For me, I’d ask him to get me some local handmade jewellery. One of those rings and bracelets in solid brass. Or a beaded Maasai choker with tussles. Or maybe a watch with a beaded cuff. Or to take me to one of those boutiques in the CBD where they have ready-made Ankara dresses.

5. Invite your friends or family over for game night

This sounds like it’s hosting but it’s really not.

Tell your guests that it’s potluck; that everyone brings one item on the menu. So I’ll bring the chapattis, you bring the beef, sister A brings the greens, brother B brings the sausages, cousin C brings the salads and friend D brings the pilau.

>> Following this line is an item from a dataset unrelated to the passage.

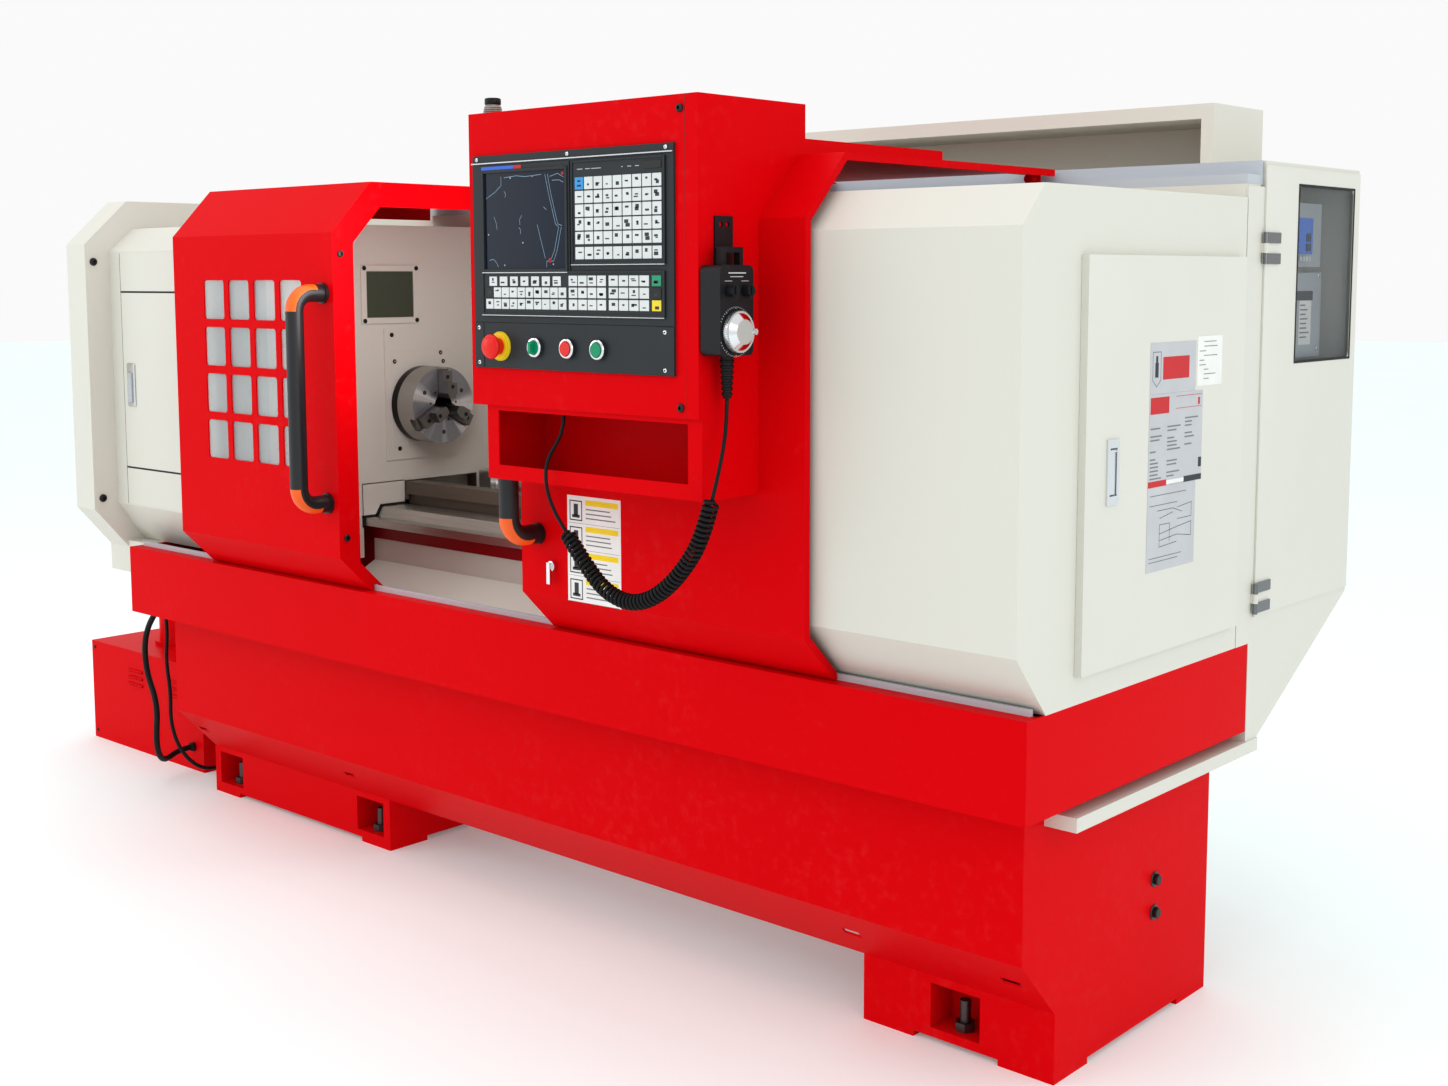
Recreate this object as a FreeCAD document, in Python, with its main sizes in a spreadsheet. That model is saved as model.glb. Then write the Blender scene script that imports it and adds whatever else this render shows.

Then you all congregate in your living room – sharing the food and sharing the love – and kill time with some games.

I used to think that game night was a very White, very bourgeois, very posh thing to do. Until me and my pals tried it once at a baby shower, now it’s my go-to for group entertainment.

Games night is a lot of fun, and makes for a good laugh, especially for the competitive ones on the losing team. It also takes away the need to hold conversation.  

There’re several simple games online that don’t require a board or a deck of cards.

Charades is always an easy pick (it’s not as posh as it sounds). So is Game of Things, Murderer. And that one where you have a table and name things that start with a certain letter.... I forget.